[Scripts that build objects]
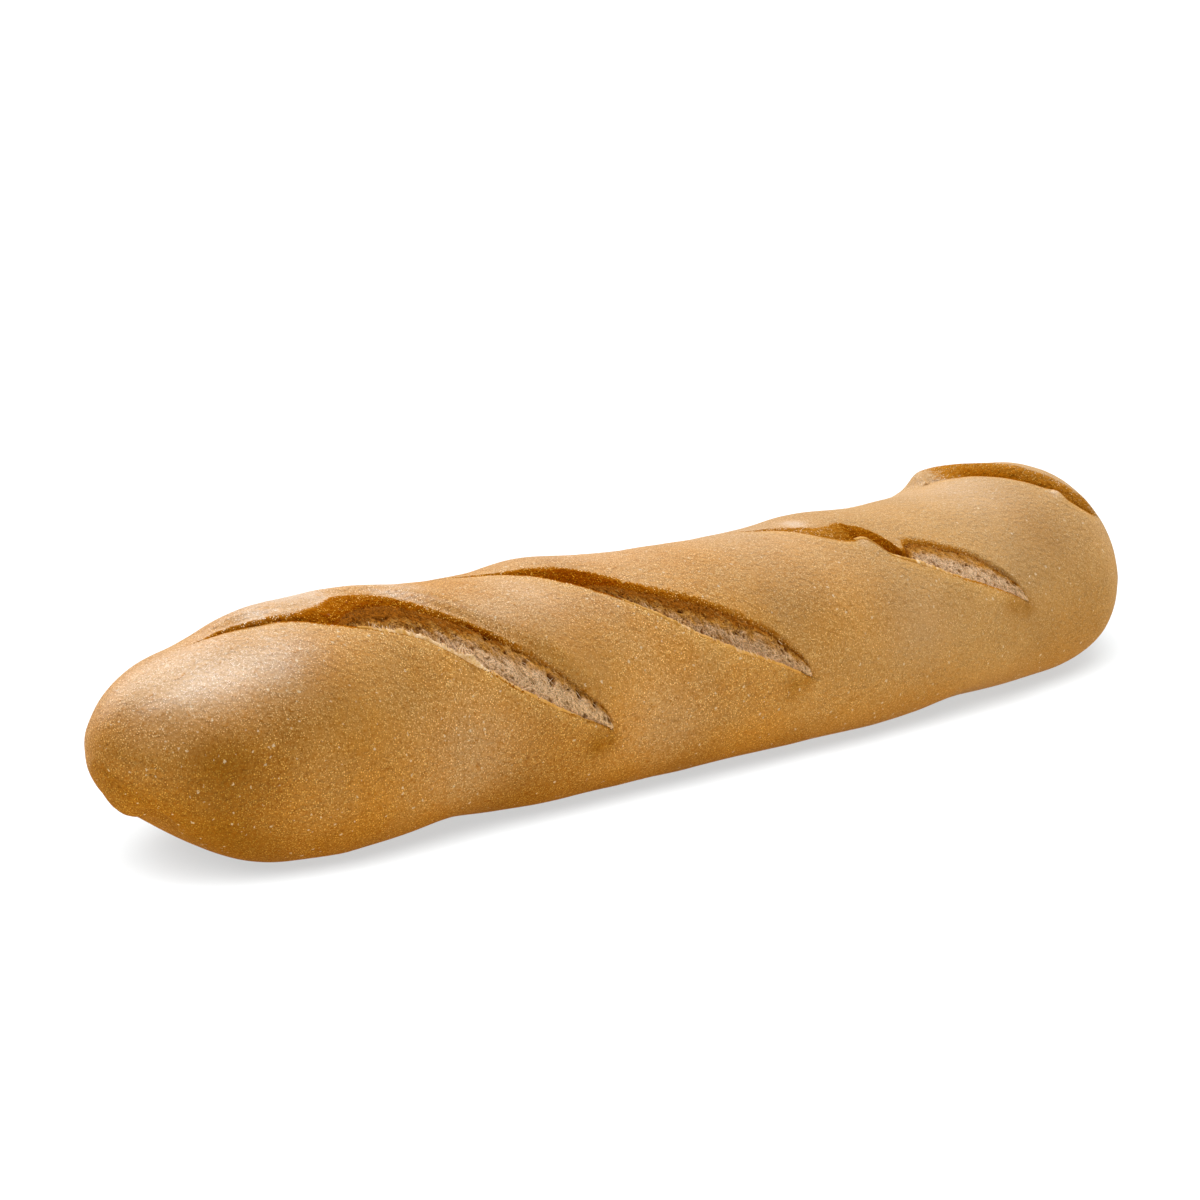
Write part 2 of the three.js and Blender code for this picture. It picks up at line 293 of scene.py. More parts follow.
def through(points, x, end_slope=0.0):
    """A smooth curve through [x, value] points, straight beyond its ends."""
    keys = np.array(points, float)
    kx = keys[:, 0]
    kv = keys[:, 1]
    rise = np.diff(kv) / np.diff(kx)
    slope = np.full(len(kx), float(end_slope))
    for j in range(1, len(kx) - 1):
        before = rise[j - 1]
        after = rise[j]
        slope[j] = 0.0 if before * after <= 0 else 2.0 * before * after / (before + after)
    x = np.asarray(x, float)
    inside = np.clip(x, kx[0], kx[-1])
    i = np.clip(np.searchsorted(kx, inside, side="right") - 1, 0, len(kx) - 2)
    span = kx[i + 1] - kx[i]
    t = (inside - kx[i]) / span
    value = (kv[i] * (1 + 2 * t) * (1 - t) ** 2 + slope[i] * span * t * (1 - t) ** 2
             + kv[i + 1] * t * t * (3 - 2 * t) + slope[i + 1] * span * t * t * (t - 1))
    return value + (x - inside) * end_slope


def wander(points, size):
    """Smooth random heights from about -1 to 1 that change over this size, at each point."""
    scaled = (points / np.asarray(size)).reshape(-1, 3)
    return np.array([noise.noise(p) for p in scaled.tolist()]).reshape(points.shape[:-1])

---

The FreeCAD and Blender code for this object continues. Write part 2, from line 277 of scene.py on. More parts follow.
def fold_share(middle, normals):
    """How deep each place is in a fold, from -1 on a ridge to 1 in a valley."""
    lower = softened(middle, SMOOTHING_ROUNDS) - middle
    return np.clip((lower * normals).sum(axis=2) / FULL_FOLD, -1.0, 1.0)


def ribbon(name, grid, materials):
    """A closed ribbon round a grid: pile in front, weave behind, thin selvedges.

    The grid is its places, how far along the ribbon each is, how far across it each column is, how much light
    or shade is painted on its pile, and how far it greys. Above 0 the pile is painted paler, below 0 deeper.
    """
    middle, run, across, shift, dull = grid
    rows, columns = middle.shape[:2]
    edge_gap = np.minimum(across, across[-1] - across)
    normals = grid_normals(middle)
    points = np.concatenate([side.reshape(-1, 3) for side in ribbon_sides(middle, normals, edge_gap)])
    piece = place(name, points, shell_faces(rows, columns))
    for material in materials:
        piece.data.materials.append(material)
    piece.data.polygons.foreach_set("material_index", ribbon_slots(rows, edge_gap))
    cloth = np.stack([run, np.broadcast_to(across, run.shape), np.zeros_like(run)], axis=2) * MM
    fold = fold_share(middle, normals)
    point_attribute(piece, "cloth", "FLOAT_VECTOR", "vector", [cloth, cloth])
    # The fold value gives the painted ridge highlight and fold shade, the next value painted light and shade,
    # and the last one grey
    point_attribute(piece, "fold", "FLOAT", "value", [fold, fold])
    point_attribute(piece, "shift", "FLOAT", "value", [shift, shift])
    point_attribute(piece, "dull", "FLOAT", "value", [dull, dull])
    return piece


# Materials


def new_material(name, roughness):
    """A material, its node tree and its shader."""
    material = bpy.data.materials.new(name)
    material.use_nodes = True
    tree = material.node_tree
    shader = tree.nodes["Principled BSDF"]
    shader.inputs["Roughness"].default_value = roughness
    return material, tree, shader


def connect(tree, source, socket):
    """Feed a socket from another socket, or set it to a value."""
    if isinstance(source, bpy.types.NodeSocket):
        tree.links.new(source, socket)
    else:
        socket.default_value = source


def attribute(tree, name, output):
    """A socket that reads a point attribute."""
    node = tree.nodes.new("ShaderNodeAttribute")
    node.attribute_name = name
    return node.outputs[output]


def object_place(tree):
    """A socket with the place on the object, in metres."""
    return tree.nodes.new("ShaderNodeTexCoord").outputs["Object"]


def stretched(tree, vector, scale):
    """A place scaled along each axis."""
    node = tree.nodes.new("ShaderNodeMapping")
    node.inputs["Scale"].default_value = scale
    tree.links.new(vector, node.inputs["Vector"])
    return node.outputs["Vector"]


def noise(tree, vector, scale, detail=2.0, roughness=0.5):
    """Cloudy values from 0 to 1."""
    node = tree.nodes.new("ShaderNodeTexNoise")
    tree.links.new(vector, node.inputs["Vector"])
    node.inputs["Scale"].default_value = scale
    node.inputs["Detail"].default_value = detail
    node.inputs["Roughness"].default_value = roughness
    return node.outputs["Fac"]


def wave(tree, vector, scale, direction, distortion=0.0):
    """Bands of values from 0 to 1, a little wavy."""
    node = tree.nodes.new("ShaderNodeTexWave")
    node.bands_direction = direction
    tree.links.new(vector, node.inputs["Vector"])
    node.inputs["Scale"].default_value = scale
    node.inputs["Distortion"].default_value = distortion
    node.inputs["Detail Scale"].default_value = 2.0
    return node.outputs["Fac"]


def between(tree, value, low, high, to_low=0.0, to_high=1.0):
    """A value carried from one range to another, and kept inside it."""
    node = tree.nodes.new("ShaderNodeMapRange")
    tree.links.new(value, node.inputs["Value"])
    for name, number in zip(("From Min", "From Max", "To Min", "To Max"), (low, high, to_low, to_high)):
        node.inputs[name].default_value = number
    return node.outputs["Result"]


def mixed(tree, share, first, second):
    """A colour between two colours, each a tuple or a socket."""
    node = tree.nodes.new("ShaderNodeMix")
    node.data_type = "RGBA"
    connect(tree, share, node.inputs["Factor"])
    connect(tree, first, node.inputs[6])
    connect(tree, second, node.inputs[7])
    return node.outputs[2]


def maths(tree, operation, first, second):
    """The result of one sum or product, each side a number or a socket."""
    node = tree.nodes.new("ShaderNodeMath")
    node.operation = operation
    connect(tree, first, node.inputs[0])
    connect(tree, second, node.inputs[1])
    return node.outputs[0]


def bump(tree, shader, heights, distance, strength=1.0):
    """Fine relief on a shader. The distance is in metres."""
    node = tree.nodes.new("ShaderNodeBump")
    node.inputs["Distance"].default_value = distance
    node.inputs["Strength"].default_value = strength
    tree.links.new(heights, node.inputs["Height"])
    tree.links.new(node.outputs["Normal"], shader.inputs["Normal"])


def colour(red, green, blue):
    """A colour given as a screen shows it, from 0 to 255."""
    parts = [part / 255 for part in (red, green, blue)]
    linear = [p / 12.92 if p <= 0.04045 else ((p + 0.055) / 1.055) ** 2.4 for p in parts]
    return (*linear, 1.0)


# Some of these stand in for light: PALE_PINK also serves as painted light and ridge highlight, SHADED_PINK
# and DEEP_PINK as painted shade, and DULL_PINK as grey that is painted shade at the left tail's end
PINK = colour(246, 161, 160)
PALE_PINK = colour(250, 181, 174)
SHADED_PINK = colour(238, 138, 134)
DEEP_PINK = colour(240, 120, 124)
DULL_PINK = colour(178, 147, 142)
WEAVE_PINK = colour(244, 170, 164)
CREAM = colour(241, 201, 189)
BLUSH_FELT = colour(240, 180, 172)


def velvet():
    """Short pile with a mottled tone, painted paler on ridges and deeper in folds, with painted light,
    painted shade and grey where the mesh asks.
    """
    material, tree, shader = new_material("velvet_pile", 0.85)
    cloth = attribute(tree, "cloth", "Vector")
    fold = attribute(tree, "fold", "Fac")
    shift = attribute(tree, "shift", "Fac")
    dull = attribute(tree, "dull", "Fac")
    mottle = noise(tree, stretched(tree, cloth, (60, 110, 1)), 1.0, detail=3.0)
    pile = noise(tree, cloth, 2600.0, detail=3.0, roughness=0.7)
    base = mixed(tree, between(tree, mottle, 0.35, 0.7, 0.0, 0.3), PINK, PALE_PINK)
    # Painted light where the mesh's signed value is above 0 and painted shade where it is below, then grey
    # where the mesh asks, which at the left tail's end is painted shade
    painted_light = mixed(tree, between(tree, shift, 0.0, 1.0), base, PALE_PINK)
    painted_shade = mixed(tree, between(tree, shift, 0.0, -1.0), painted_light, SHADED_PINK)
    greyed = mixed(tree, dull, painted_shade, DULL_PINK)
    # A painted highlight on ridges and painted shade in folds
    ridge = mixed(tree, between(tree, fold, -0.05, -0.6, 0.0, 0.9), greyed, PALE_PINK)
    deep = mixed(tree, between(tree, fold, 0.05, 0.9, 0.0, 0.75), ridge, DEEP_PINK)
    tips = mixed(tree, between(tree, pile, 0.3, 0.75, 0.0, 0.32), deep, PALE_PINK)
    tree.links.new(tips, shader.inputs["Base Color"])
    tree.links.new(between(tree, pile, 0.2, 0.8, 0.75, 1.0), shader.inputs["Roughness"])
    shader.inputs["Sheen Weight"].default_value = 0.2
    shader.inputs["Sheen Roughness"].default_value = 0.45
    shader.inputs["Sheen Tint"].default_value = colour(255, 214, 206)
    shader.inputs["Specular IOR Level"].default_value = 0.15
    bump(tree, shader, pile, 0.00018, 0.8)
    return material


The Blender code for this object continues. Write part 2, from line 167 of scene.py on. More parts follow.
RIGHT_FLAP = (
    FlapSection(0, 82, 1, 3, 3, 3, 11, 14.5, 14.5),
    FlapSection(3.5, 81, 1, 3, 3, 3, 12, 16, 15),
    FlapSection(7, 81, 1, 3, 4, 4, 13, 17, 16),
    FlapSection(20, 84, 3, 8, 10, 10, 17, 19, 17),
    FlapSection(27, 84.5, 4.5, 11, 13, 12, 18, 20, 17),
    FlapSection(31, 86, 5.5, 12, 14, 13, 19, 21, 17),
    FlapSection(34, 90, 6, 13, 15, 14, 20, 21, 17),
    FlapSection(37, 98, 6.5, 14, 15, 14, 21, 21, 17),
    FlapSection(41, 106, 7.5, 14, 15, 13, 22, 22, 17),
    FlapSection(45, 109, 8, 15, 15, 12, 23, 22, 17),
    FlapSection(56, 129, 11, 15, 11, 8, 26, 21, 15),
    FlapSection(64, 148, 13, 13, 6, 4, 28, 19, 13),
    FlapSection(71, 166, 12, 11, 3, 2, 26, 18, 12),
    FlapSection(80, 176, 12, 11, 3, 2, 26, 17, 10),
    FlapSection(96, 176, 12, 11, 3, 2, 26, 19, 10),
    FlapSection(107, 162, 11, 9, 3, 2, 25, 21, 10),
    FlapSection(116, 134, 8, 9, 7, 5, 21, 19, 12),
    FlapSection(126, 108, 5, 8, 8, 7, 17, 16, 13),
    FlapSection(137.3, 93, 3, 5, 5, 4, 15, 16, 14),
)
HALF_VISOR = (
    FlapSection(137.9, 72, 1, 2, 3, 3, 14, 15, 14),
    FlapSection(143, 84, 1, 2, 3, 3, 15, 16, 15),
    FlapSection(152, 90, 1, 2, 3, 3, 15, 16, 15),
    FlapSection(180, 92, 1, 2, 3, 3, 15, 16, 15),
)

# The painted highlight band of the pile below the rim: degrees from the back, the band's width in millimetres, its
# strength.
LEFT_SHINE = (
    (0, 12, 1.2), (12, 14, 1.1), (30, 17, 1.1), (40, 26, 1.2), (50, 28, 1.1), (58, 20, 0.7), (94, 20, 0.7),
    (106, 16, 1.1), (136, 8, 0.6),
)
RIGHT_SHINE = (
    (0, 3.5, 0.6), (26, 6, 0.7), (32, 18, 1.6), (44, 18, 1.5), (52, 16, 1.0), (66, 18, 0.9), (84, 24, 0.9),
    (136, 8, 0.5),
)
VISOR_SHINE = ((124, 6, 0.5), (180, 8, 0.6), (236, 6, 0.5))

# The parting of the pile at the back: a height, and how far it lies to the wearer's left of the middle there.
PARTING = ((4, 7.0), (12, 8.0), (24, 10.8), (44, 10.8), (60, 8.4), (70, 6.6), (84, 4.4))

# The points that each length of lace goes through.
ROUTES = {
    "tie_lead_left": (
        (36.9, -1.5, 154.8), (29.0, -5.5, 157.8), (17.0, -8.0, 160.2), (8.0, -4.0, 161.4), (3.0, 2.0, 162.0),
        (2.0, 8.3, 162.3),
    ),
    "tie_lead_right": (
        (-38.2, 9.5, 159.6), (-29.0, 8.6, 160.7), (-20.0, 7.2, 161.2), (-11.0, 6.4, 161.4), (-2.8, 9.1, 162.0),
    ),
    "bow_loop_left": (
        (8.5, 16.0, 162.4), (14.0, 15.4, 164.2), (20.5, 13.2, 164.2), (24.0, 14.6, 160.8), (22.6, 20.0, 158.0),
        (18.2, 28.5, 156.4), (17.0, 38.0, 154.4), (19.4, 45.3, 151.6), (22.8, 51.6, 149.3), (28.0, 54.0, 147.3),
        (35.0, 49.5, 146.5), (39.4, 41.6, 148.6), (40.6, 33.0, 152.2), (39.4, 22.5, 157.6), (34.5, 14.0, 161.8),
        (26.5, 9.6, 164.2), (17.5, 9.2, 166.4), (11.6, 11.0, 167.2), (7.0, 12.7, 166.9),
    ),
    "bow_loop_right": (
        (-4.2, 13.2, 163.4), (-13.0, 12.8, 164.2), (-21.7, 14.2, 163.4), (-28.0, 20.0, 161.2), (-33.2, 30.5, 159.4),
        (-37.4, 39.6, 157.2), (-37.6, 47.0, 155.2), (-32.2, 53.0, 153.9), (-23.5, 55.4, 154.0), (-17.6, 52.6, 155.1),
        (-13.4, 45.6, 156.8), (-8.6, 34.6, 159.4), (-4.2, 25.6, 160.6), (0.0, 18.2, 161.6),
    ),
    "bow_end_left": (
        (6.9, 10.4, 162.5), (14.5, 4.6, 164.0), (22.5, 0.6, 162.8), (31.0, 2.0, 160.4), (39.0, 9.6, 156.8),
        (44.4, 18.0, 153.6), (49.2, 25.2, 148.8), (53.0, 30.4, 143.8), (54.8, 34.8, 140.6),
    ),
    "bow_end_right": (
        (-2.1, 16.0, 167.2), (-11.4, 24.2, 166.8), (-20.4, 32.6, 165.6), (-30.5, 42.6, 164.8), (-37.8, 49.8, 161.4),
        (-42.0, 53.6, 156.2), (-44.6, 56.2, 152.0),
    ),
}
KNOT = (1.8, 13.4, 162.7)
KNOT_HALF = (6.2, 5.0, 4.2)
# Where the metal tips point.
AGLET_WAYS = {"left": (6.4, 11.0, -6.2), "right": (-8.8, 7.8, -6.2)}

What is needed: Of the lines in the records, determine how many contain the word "scene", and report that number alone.

Solution to the exercise: 3